Georgia Bulletin

The Newspaper of the Catholic Archdiocese of Atlanta

Photo By Allen Kinzly
Archbishop Wilton D. Gregory celebrated Mass June 20 at Our Lady of Lourdes Church, Atlanta, for the nine victims of the June 17 shooting at Emanuel African Methodist Episcopal Church, Charleston.


Archbishop calls Charleston victims’ families ‘courageous … compassionate’

By NICHOLE GOLDEN, Staff Writer | Published June 25, 2015

ATLANTA—Parishioners of Our Lady of Lourdes Church in Atlanta prayed for strength for the people of Charleston, South Carolina, and healing for the nation at a special Mass June 20.

Archbishop Wilton D. Gregory celebrated the vigil Mass at Our Lady of Lourdes for the nine victims of the tragic June 17 shooting at Emanuel African Methodist Episcopal Church in Charleston.

The parish’s neighboring churches Ebenezer Baptist Church and Big Bethel A.M.E. Church held prayer services on June 18 and June 19, respectively. Father Bryan Small, pastor of Sts. Peter and Paul Church, Decatur, Dominican Father Jeffery Ott, pastor of Our Lady of Lourdes Church, and Father Vic Galier, pastor of St. Anthony of Padua Church, Atlanta, attended the vigil at the historic Ebenezer Baptist Church.

“The sense of community and solidarity was truly quite palpable,” said Father Small in an email. “It was less than 24 hours after the tragedy took place and it was in each others’ presence that we reminded, sang, and prayed what every Christian of every denomination believes; that the God who spoke the first word, the God who gave us the Word made flesh is also the same God who has the final word, and that word is love.”

The Ebenezer service, organized by its pastor, the Rev. Dr. Raphael G. Warnock, was well attended, said Father Ott.

“We simply had prayer,” said Father Ott. “It was a time for coming together.”

Representatives of The Temple, Bishop Robert C. Wright, of the Episcopal Diocese of Atlanta, the Muslim community, and many churches attended.

Father Ott said the service featured beautiful music and a time for lamenting and reflection. Psalm 64, a psalm of protection from the threat of the enemy, was the reading.

The pipe organ chimed nine times for each life lost in Charleston: Cynthia Hurd, 54; Suzy Jackson, 87; Ethel Lee Lance, 70; Rev. De’Payne Middleton-Doctor, 49; Rev. Clementa Pinckney, 41; Tywanza Sanders, 26; Rev. Daniel L. Simmons, 74; Rev. Sharonda Singleton, 45: and Myra Thompson, 59.

Family members exchanged ‘forgiveness for vengeance’

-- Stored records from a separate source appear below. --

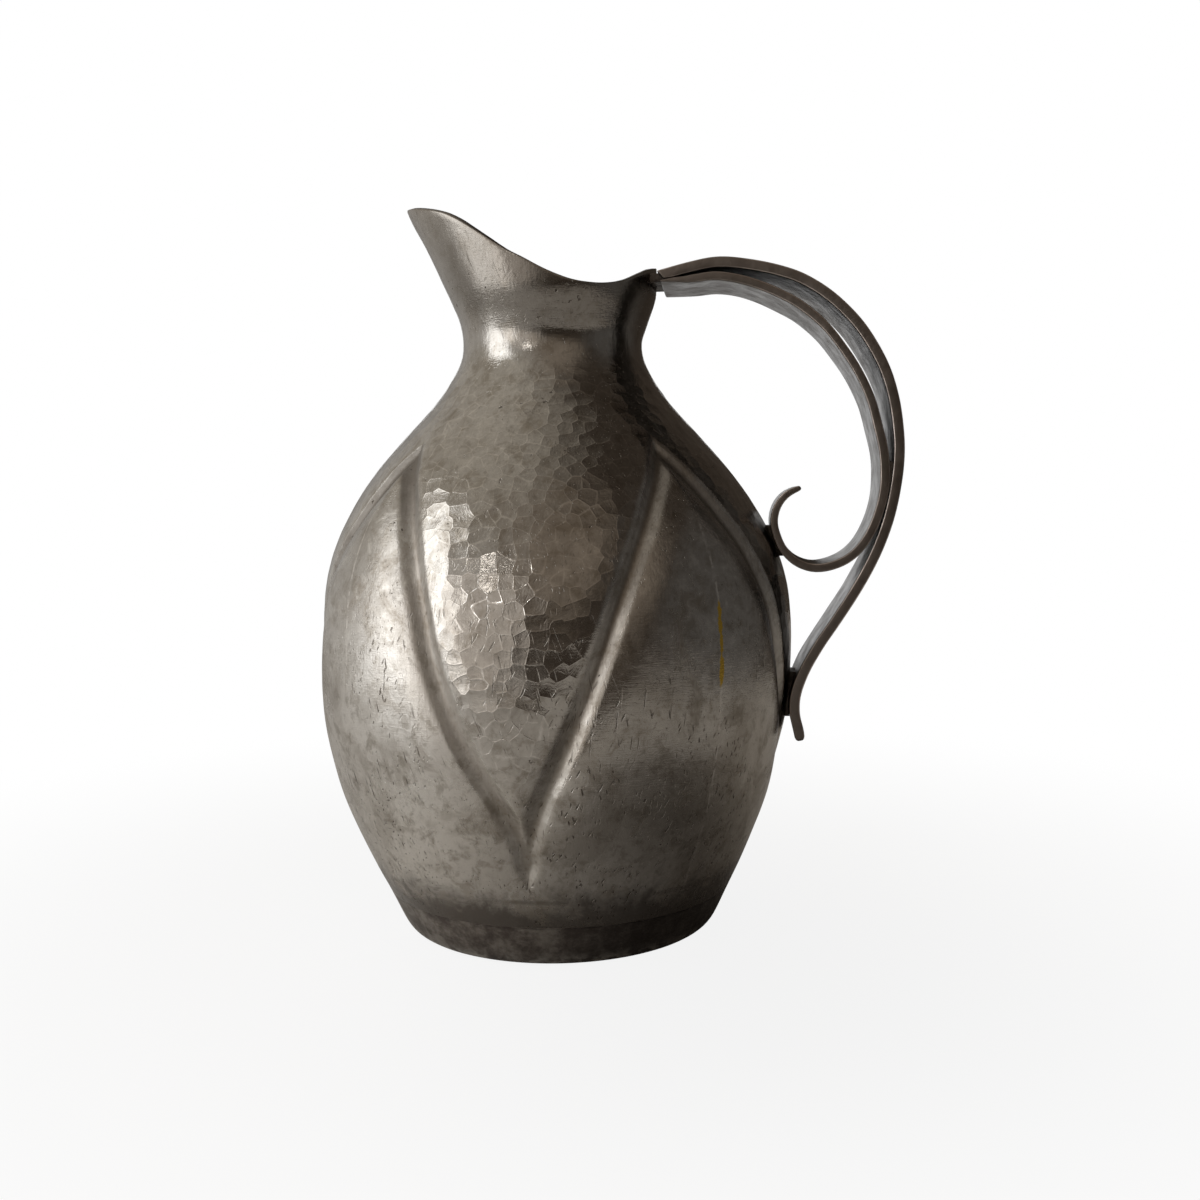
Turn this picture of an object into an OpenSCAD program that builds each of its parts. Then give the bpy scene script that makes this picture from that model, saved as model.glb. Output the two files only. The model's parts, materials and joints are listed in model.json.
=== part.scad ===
// Jug with a raised leaf pattern, a sheared lip and a handle of two curled straps.
// Origin: centre of the flat base. +Z up, +X towards the handle, -X towards the spout.

/* [Body] */
// Height of the spout tip above the base
total_h = 205; // [192:0.5:216]
// Height of the narrowest part of the neck
neck_h = 166; // [160:0.5:171]
// Radius of the belly at its widest
belly_r = 67.2; // [62:0.1:72]
// Radius of the body just above its bottom edge
base_r = 46.5; // [42:0.1:51]
// Radius of the neck at its narrowest
neck_r = 25.5; // [23:0.1:28]
// Sideways wander of the hand-raised body
sway = 0.45; // [0:0.05:0.8]
// Thickness of the sheet
wall = 1.6; // [1.3:0.1:2]
// Height of the separate bottom pan
pan_h = 12.2; // [10:0.1:15]
// Height of the rounded corner under the pan
pan_corner_h = 5; // [3.5:0.1:6.5]
// Width of the rounded corner under the pan
pan_corner_w = 8.4; // [6:0.1:10]

/* [Lip] */
// Distance from the axis to the spout tip
spout_r = 40.8; // [37:0.1:46]
// Radius of the rim on the handle side
rim_r = 29.9; // [28:0.1:32]
// Lowest point of the rim, as a share of the height from the neck to the spout tip
saddle_share = 0.341; // [0.26:0.005:0.42]
// How tightly the lip is drawn to a point
lip_draw = 3; // [2:0.1:4.5]

/* [Leaves] */
// Depth of the chased line around a leaf
groove_d = 1.5; // [0.6:0.1:2]
// Width of the chased line
groove_w = 7.4; // [5:0.1:9]
// Swell of a leaf beside its chased line
leaf_d = 0.4; // [0:0.1:1]
// Height of the ridge down the middle of a leaf
ridge_d = 0.7; // [0:0.1:1.2]

/* [Handle] */
// Width of both straps where they are widest
strap_w = 28; // [22:0.5:32]
// Thickness of the outer strap
outer_t = 2.85; // [2.4:0.05:3.6]
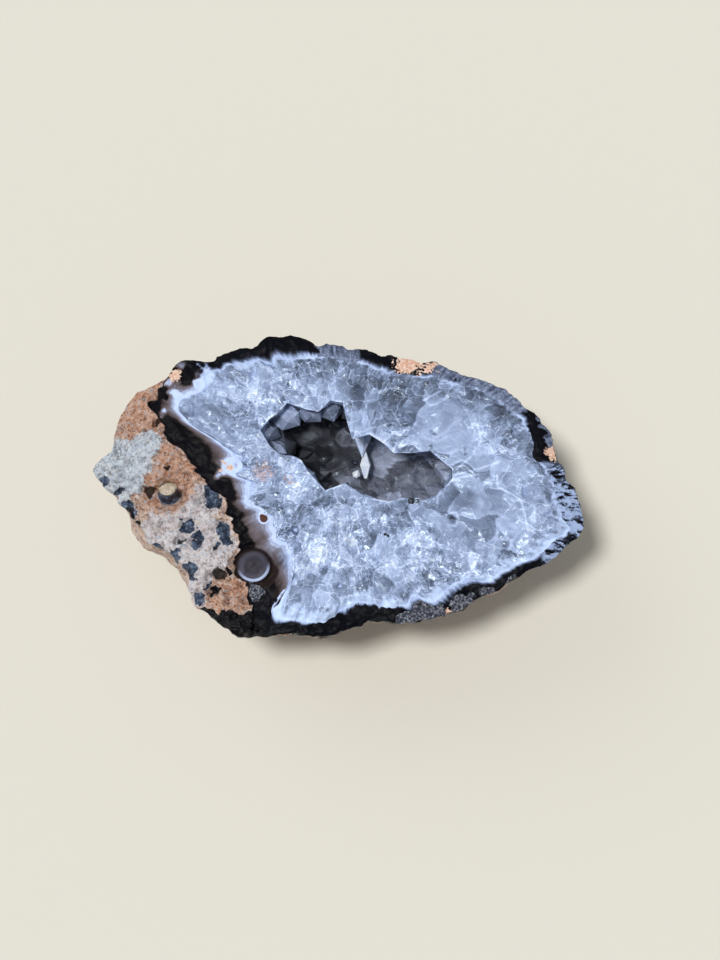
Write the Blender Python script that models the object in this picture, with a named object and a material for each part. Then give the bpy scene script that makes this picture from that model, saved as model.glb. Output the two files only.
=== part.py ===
"""Half of a broken quartz geode, lying on its rounded back with the broken face up.

Four bodies of different mineral, one inside the next, as they grew:
  host_rock      rust and tan rock, thick on the left of the face and a thin rind everywhere else
  agate_shell    dark chalcedony that lines the rock and shows as a band on the face
  quartz_lining  milky massive quartz with the hollow in it
  crystal_crust  pointed quartz crystals on the hollow's wall, grown together

Metres, +Z up. The origin is under the middle of the bounding box, at the resting patch.
"""

import functools
import math
import random

import bmesh
import bpy
from mathutils import Matrix, Vector

MM = 0.001

# Driving dimensions
FACE = 31.0 * MM  # height of the broken face above the resting patch
ROCK_BELOW = 3.2 * MM  # rock under the nodule
AGATE_BELOW = 3.6 * MM  # agate under the quartz
HOLLOW_DEPTH = 17.5 * MM
GAP = 0.3 * MM  # between one body and the next
RIND = 1.6 * MM  # the rock where it is only a thin skin
RIND_TOP = 3.2 * MM  # how far below the face that skin ends
LEFT_DROP = 4.0 * MM  # the worn left corner lies this much below the face
CRUST_WALL = 1.4 * MM
CRYSTALS_ABOVE = 0.9 * MM  # how far the mouth's crystals stand above the face
LEAN = 0.26  # a point below the face lies back by this share of its depth
WIDEST_STEP = math.radians(6.5)  # between two corners of a ring
HOLLOW_SIDES = 36
BUMP_REACH = 5  # neighbours on each side over which a bump fades out down the bowl

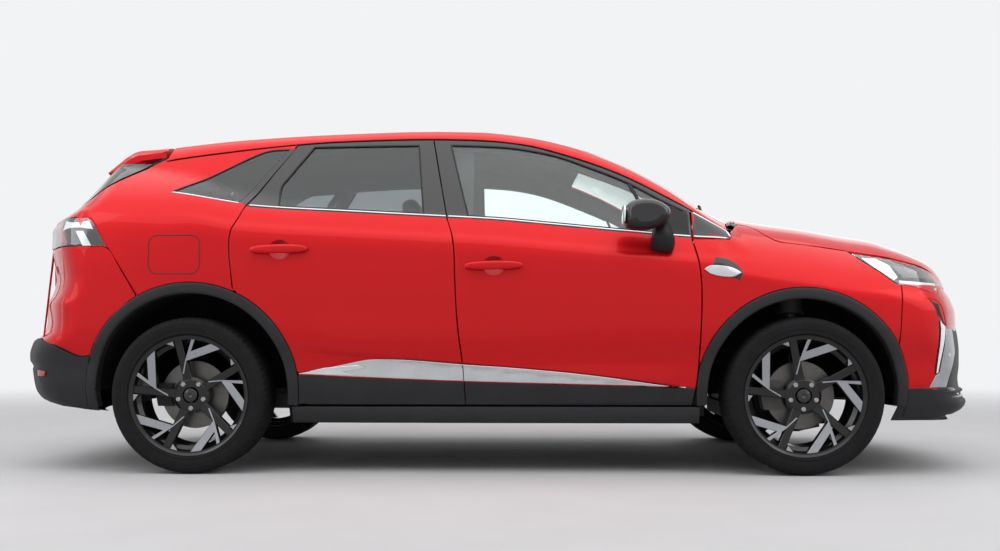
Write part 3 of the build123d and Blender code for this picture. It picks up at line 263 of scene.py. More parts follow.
def corner_points(place, cx, pts):
    """Points of a side, front or rear view as corner-patch coordinates about (cx, 0)."""
    p = place(np.array(pts, float))
    return [(math.degrees(math.atan2(y, x - cx)) * RAY_SCALE, z) for x, y, z in p]


NOSE_CX, TAIL_CX = 1400.0, -1500.0
on_nose, on_tail = on_ray(NOSE_CX), on_ray(TAIL_CX)
nose_side = partial(corner_points, on_side, NOSE_CX)
nose_front = partial(corner_points, on_front, NOSE_CX)
tail_side = partial(corner_points, on_side, TAIL_CX)
tail_rear = partial(corner_points, on_rear, TAIL_CX)


# ------------------------------------------------------------------ outline helpers
def smooth(points, step=12.0):
    """Points along a centripetal spline through the given ones, about `step` apart."""
    p = np.array(points, float)
    if len(p) == 2:
        n = max(1, int(np.linalg.norm(p[1] - p[0]) / step))
        return [tuple(p[0] + (p[1] - p[0]) * i / n) for i in range(n + 1)]
    ext = np.vstack([2 * p[0] - p[1], p, 2 * p[-1] - p[-2]])
    out = []
    for i in range(1, len(ext) - 2):
        a, b, c, d = ext[i - 1:i + 3]
        k = [np.linalg.norm(v) ** 0.5 for v in (b - a, c - b, d - c)]
        m1 = (c - b) + k[1] * ((b - a) / k[0] - (c - a) / (k[0] + k[1]))
        m2 = (c - b) + k[1] * ((d - c) / k[2] - (d - b) / (k[1] + k[2]))
        n = max(1, int(np.linalg.norm(c - b) / step))
        for j in range(n):
            t = j / n
            out.append(tuple((2 * t ** 3 - 3 * t ** 2 + 1) * b + (t ** 3 - 2 * t ** 2 + t) * m1
                             + (3 * t ** 2 - 2 * t ** 3) * c + (t ** 3 - t ** 2) * m2))
    out.append(tuple(p[-1]))
    return out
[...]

Our Lady of Lourdes joins eight other churches, including Ebenezer Baptist and Big Bethel, as part of a loose coalition of Auburn Avenue area churches. They assist one another, and the large number of homeless in the area.

In his homily at Our Lady of Lourdes, Archbishop Gregory focused on the Gospel reading from St. Mark—when the frightened disciples awake a sleeping Jesus as the sea and winds rage against their boat.

Sister Mary Thecla of the Daughters of St. Paul prays outside the Emanuel African Methodist Episcopal Church in Charleston, S.C. June 19. CNS photo/Brian Snyder, Reuters

“No one ever drowns when Jesus is in the boat! That is the awe-inspiring majesty of the response of the family members of those whose lives were viciously taken a few days ago in Charleston, South Carolina,” said Archbishop Gregory. “Their courageous and compassionate willingness to exchange forgiveness for vengeance is a faith witness that reminds us all of the ultimate triumph of love over hatred, especially in those moments when hatred has made such a powerful public display of its evil presence.”

Faith is not a substitute for moral courage

The archbishop noted that in this Gospel account, writer Mark does not mention if the disciples took other actions, as experienced fisherman, before calling upon Jesus.

Archbishop Gregory reminded everyone that people of faith are not helpless and are obliged to work for lasting peace and justice even in the face of strong wind, in this case violence and hatred.

Faith is not, said the archbishop, a substitute for moral courage, a placebo for living, or an excuse for lack of effort.

“We must redouble our efforts to pursue justice wherever we encounter injustice,” he said. “Faith is an act of confidence that Jesus is in the boat of life and therefore we are safe even in the face of the sea and the wind for they must ultimately obey the Lord of all creation.”

Father Ott particularly related to a reference by the archbishop to a “tsunami of violence and hatred” in the nation.

“I think that is so apt and so true,” said Father Ott.

In a time of concern, parishioners were honored to receive comfort and insights from Archbishop Gregory, said the pastor.

“People were really pleased that he came to celebrate with us,” said Father Ott.

Parishes are encouraged to continue including the Charleston community, the victims and their loved ones in Prayers of the Faithful this week.